Strong leadership with weak management is no better, and sometimes actually worse, than the reverse. In such a situation 1) an emphasis on long-term vision but little short-term planning and budgeting, plus 2) a strong group culture without much specialization, structure, and rules, plus 3) inspired people who are not inclined to use control systems and problem-solving disciplines, all conspire to create a situation that can eventually get out of control, even wildly out of control. Under such circumstances, as many small entrepreneurial firms have learned the hard way, critical deadlines, budgets, and promises can go unmet, threatening the very existence of the organization.
The most extreme, and dangerous, examples of this phenomenon are of the Jim Jones variety. In such cases, a charismatic person emerges when a group of people are experiencing considerable pain. This person is not a good manager and, in fact, does not like good managers because they are too rational and controlling. The charismatic has a flawed vision, one that does not try to create real value for both the group and its key outside constituencies. But the lack of a rational management process -- that is as powerful as the leadership -- means the bad vision is not publicly discussed and discredited. The strong charisma creates commitment and great motivation to move in the direction of the vision. Eventually, this movement leads to tragedy; followers trample other people and then walk off a cliff.

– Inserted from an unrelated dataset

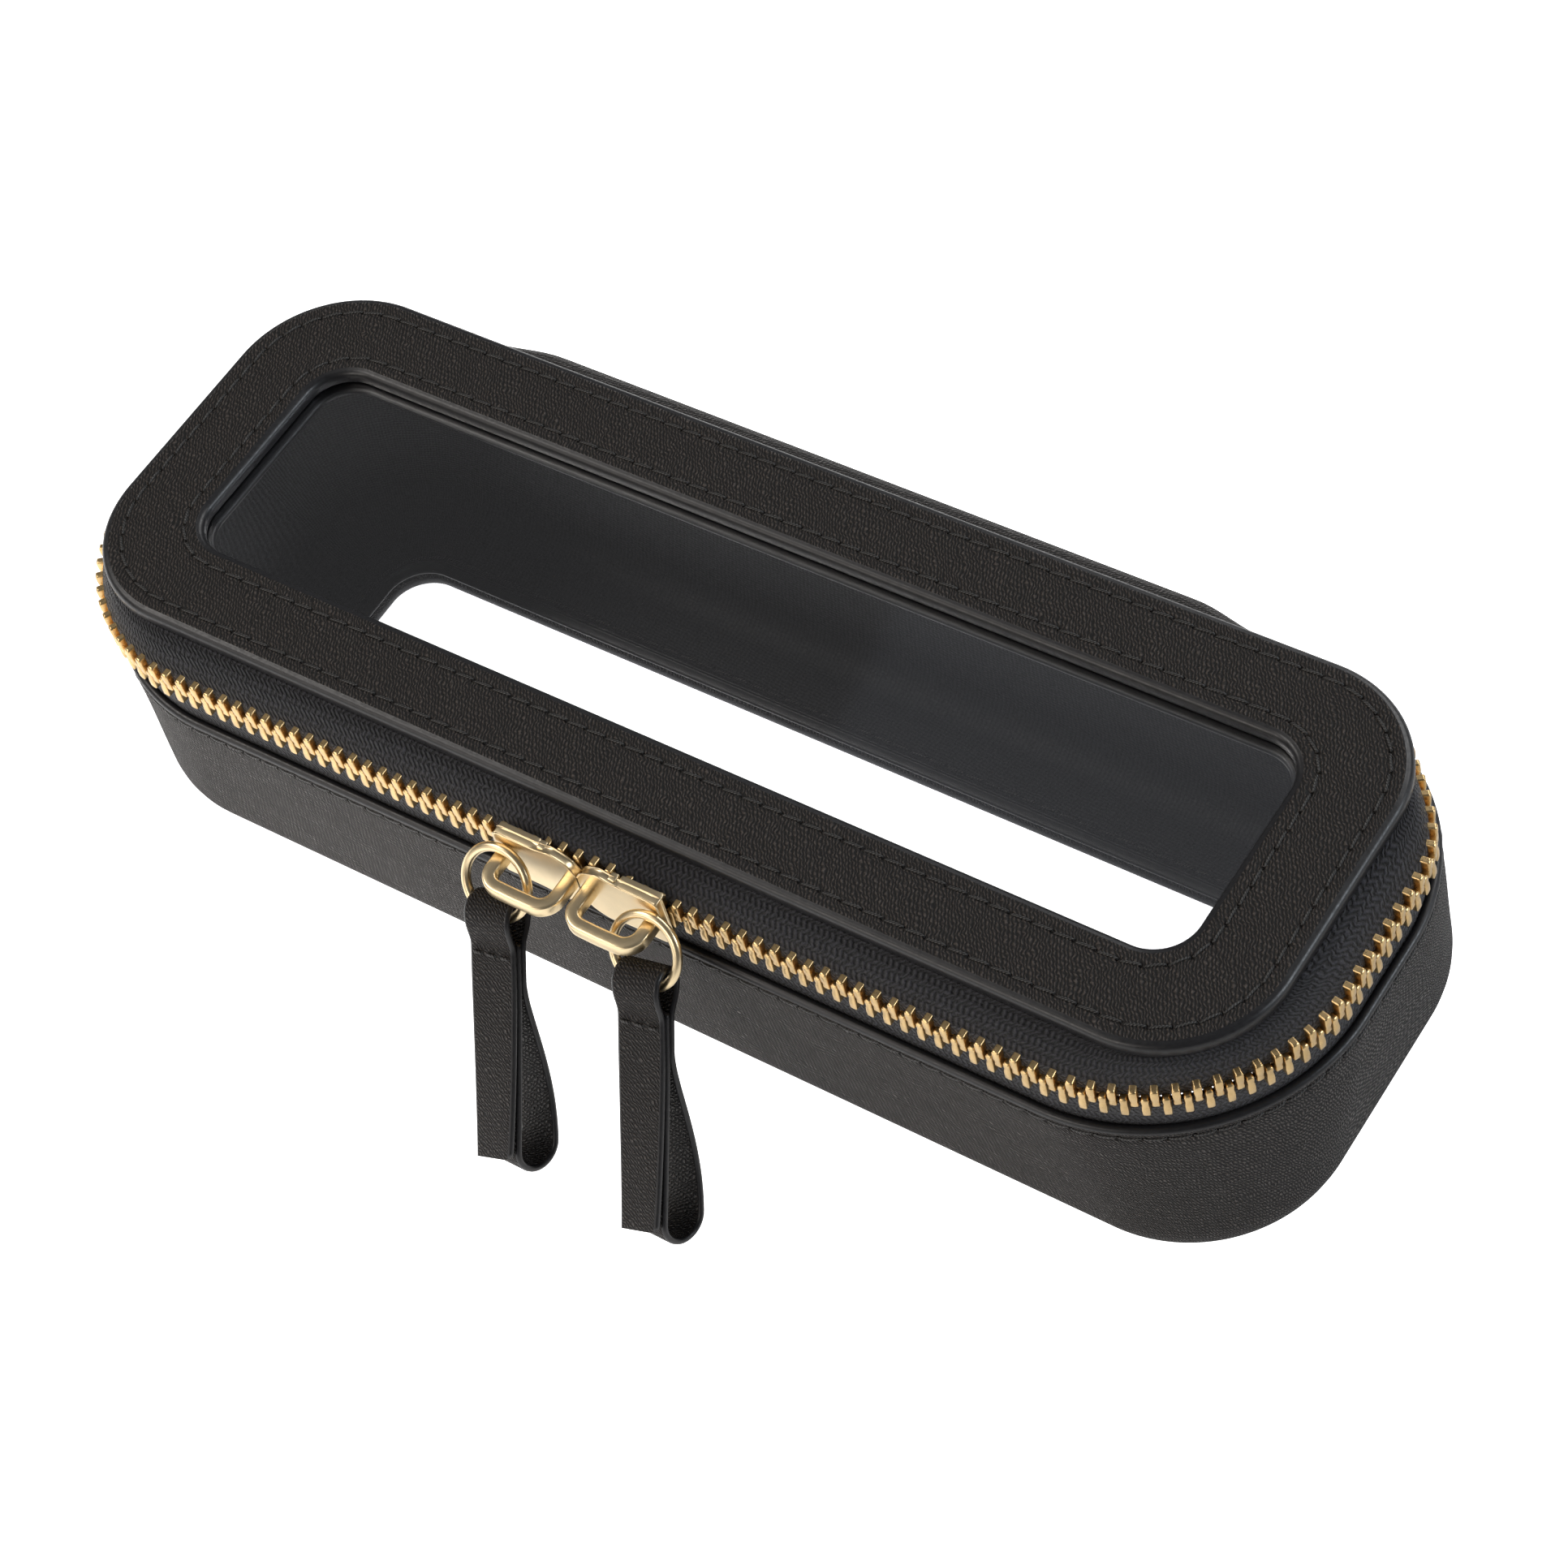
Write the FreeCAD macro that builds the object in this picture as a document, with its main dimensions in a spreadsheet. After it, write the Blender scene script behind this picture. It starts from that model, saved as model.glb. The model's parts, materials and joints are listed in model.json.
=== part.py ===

Seeking out, canonizing, and turning over the reigns of power to this type of charismatic non-manager is never the solution to a leadership crisis. But to move beyond this seductively dangerous prescription will require a much clearer sense of what leadership really means in complex organizations, what it looks like, and where it comes from. Given the inherent complexity of the subject matter and the barriers prohibiting rigorous empirical work on such a broad topic, satisfying such a purpose is an extraordinarily difficult task. Nevertheless, that task sets the agenda for this book, and the comparative analysis of leadership vis-à-vis the more clearly understood process of management will be the primary vehicle for achieving that agenda.